Ces questions sont difficilement traitées dans le monde de la culture, ou assez rarement. À Paris, seules deux expositions ont abordé récemment ces thèmes : « Le modèle noir », au musée d'Orsay, et « Nous et les autres : des préjugés au racisme », au musée de l'Homme. Le monde de la culture est à la fois mieux armé, puisque composé de personnes ayant en général un bagage culturel important, et en même temps démuni, comme le montrent les polémiques autour de la représentation des Suppliantes d'Eschyle. Les États-Unis connaissent une vague de remises en cause dans le monde des musées – au Guggenheim, au San Francisco Museum of Modern Art (SFMOMA), au musée national de l'histoire et de la culture afro-américaines –, certains titulaires de hauts postes étant remerciés à la suite de campagnes sur Twitter. Même le déboulonnage des statues ne donne pas lieu à de vrais débats. Finalement, le monde de la culture peine à proposer une réponse qui, pourtant, devrait être évidente.

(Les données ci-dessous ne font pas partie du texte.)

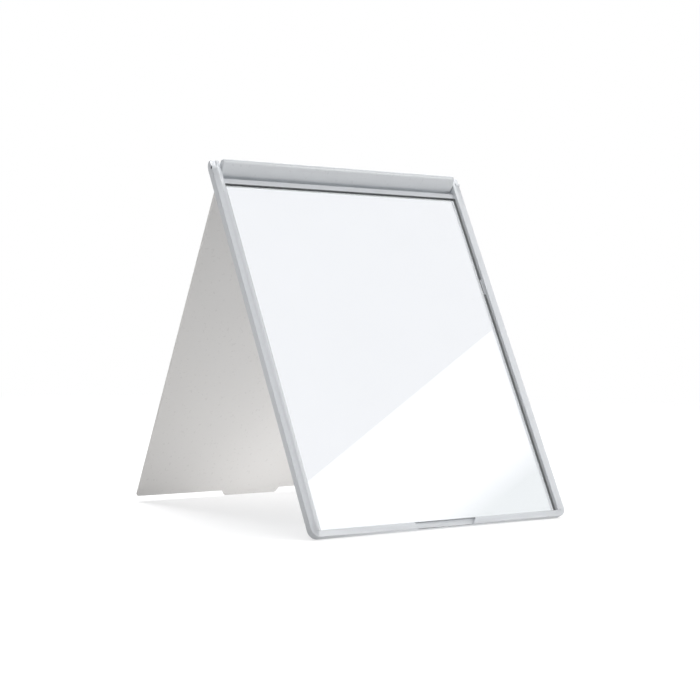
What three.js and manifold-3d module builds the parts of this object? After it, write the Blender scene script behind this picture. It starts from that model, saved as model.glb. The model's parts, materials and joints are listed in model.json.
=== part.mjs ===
// A folding mirror that stands on its own cover. A moulded tray holds the glass, and a flat cover
// with an oval full-width barrel turns on two pins between the tray's ears. The cover closes over the
// glass, or swings over the top and stands behind the tray as a leg.
// Sizes are millimetres. Each half is drawn with the hinge axis on x, z up along the panel
// and the front towards -y, and is then leaned into its standing place.
import * as THREE from 'three';
import * as BufferGeometryUtils from 'three/addons/utils/BufferGeometryUtils.js';
import Module from 'manifold-3d';

// Tray, seen from the front
const frameWidth = 125;
const frameLength = 153.2; // bottom edge to hinge axis
const sideWallWidth = 2.1;
const lipWidth = 1.78; // raised inner lip along each side rail, with its slope
const lipSlope = 0.4;
const bottomRailWidth = 2.5;
const crossbarWidth = 2;
const frontCornerRadius = 3.5;

// Tray, through its thickness, measured forward from the hinge axis
const railFront = 0.45;
const lipHeight = 0.3;
const sideWallDepth = 2.75; // flat part of the outer wall, back from the rail's front
const backWall = 1.1;
const frontEdgeRound = 0.25;

// Glass and the tape that holds it
const glassThickness = 1.0;
const glassSideGap = 1.0;
const glassTopGap = 0.9;
const glassSeam = 0.15; // ground edge of the glass
const glassBelowCover = 0.3;
const tapeThickness = 0.4;
const tapeWidth = 12;
const tapeInset = 9;
const tapeCount = 3;
const seatGap = 0.3; // between glass, tape and tray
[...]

Nous voulons que ce musée soit en prise avec l'actualité. Comme il est difficile de déplacer des œuvres, nous montons beaucoup de cycles de conférences. Ainsi, nous allons organiser avec la Maison des sciences de l'Homme, en janvier prochain, un cycle intitulé « Exposer le racisme ». Vous pouvez voir sur notre site le débat « Racisme, antiracisme, discrimination : de quoi parle-t-on ? ». Nous organisons des ateliers scolaires et formons plus de 2 000 enseignants par an. Le musée repose sur un réseau territorial, et il est très important pour nous de conserver ce lien, qui permet de recueillir les témoignages des personnes concernées : le musée n'a pas une parole descendante, il se nourrit de la base. Nous organisons une exposition sur les juifs et les musulmans en France de 1830 à nos jours, montrant comment ils interagissent et comment la France est devenue l'un des acteurs de la reconnaissance de ces deux communautés, et une autre sur les migrations asiatiques, qui sont en phase de reconnaissance.

Notre musée est un livre ouvert sur l'histoire de la colonisation. Notre principal objectif est de repenser notre rapport à cette période et la manière dont la colonisation continue d'influencer notre relation à l'immigration et au racisme.